Wi-Fiから情報を窃取してパスワードを推定 85%の精度で解読
Wi-Fiは有線を必要としない通信技術として全世界で広く普及している。スマートフォンやタブレットデバイス、ノートPCなどネットワークに接続するさまざまなデバイスがWi-Fiに対応し、ユーザーはその利便性の恩恵を受けている。
一方でこの無線技術はサイバー攻撃の分析対象にもなってきた。既存の幾つかの攻撃手法についてはよく知られているが、これを実行するにはハードウェアに手を入れる必要があるなど実現に際してのハードルが高く、現実的に広く悪用されるものとしては認識されていなかった。
しかしこれが覆る可能性が出てきた。中国湖南大学と中国復旦大学、シンガポール南洋理工大学の研究者らがWiKI-Eveと呼ばれる新しいサイバー攻撃手法を発表した。
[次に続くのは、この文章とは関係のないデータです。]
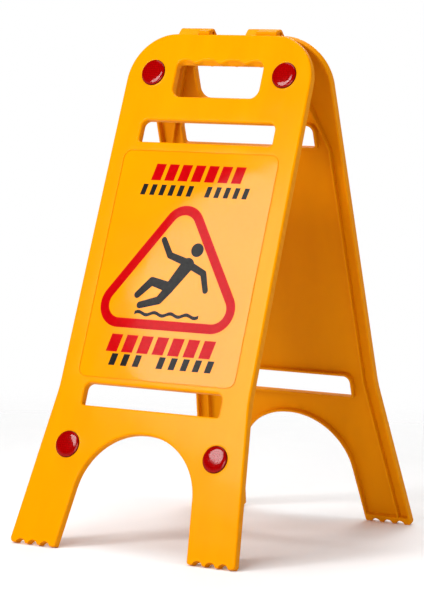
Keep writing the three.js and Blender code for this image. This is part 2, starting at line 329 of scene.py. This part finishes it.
def moulding_body():
    """The skin, its rim and the flanges round the openings, as one closed surface."""
    bm = bmesh.new()
    edge, tray = edge_profile(), tray_profile()
    face_rings, floor_rings = [], []
    first, last = loft(bm, moved_in(panel_corners()), edge)
    face_rings.append(first)
    inner = panel_corners(FOOT_WALL - WALL, TRAY_CORNER_RADIUS, TRAY_CORNER_RADIUS)
    tray_rim, tray_floor = loft(bm, moved_in(inner), tray)
    fill(bm, last, tray_rim)
    floor_rings.append(tray_floor)
    for outline, corners in OPENINGS:
        first, last = loft(bm, outline, edge)
        flange_rim, flange_floor = loft(bm, moved_out(corners), tray)
        fill(bm, flange_rim, last)
        face_rings.append(first)
        floor_rings.append(flange_floor)
    seat = [*SEAT_BEAD, (SEAT_EDGE, 0), (0, -SEAT_EDGE), (0, -SEAT_DEPTH)]
    for x, y in REFLECTOR_PLACES.values():
        first, last = loft(bm, lambda grow, z: circle_points(x, y, SEAT_RADIUS + grow), seat)
        fill(bm, last)
        face_rings.append(first)
    first, last = loft(bm, moved_in(label_corners()), [*RECESS_EDGE, (0, -LABEL_RECESS)])
    fill(bm, last)
    face_rings.append(first)
    fill(bm, *face_rings)
    fill(bm, *floor_rings)
    return mesh_object("moulding", bm)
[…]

WiKI-Eveは、最新のWi-Fiハードウェアが提供するビームフォーミングフィードバック情報を利用している。ビームフォーミングフィードバック情報はスマートフォンなどのデバイスからアクセスポイントに平文で送信されるため、モニターモードで動作している他のWi-Fi対応デバイスによって盗聴される可能性がある。
この攻撃は収集した情報に対して学習技術をベースとしたキーストロークの推論を実行してパスワードを推定する。既存のキーストローク推論手法は汎用的ではないため、WiKI-Eveでは敵対的学習スキーマをさらに改善したものを使って未知のシナリオに対しても汎化した推論を実現している。
研究者らによると、WiKI-Eveは、数字のキーストロークを90%の確率で識別し、6桁の数字パスワードの場合、100回未満の試行で85%の精度でパスワードを解読した。ただし、このパフォーマンスには、攻撃者とアクセスポイント間の距離が重要になる。距離を1メートルから10メートルに増やすと、推測成功率は23%低下した。
この手法が実際にサイバー攻撃として悪用されることになるのかどうか、今後の動向が注目される。